I’ve heard this directly from the thousands of learners I have surveyed and interviewed; I hear it from employers; and the chart above shows that learning businesses are much more focused on impact. There are two obvious ways in which impact will play out:
- In marketing: impact matters from the very start of the customer journey. You need good testimonials and, where possible, data showing that learners have been positively transformed by your offerings
- In product development:delivering impact means, of course, designing for impact. Make sure you follow a high quality course design process like this one that will ensure you produce measurable results.
Talent will be tough
Finally, talent will be a bigger and bigger issue – as in finding the people who know how to create and facilitate the kind of learning experiences that create real impact.

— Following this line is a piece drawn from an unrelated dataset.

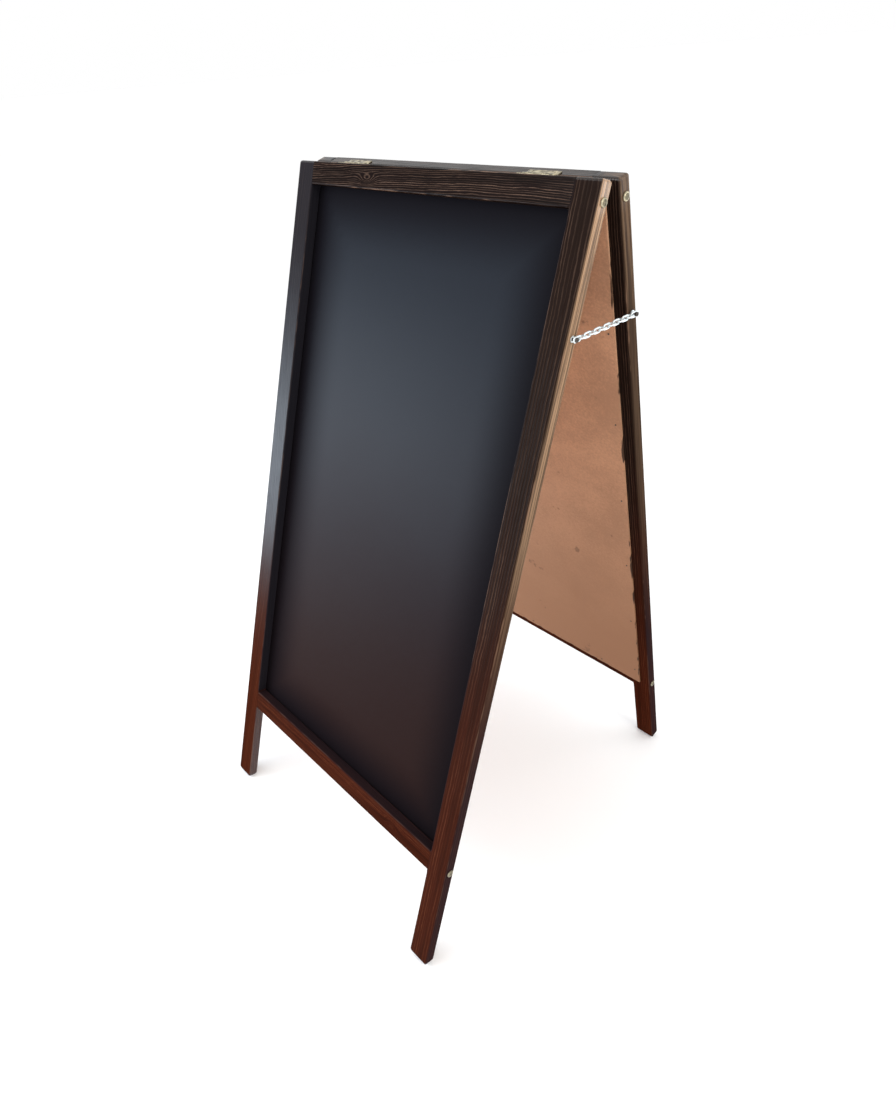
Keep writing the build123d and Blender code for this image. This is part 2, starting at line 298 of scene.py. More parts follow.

If you are a solo edupreneur, that probably means investing more in yourself, learning much more about effective learning design, about measuring outcomes, about marketing effectively – and/or finding the right contractors to help you in these areas.
If you employ others, it means investing in and adding to your staff – or, again, finding the right contractors.
Finding great contract help isn’t easy, but at least there are good places to look. Take your time, conduct thorough interviews with the best candidates, ask them to complete sample projects. It’s worth it to find people you can rely on over time.
The Long Game
A few years ago, none of the factors above were as critical – especially in the market for online courses. The competition was lower; the expectations of learners and other decision makers were lower. It wasn’t easy, but it was definitely easier. These days, it’s a new game, and only those who are ready for it (or just plain lucky!) will win.
Keep in mind, though, that everything above is an ongoing effort. Even if you can make a big leap forward in the short term, long-term success as an edupreneur will require continually dedicating time and resources to each of these areas and continuing to improve them incrementally over time.
Do that, and even as the list of the latest trends changes, your your market for online courses will remain strong.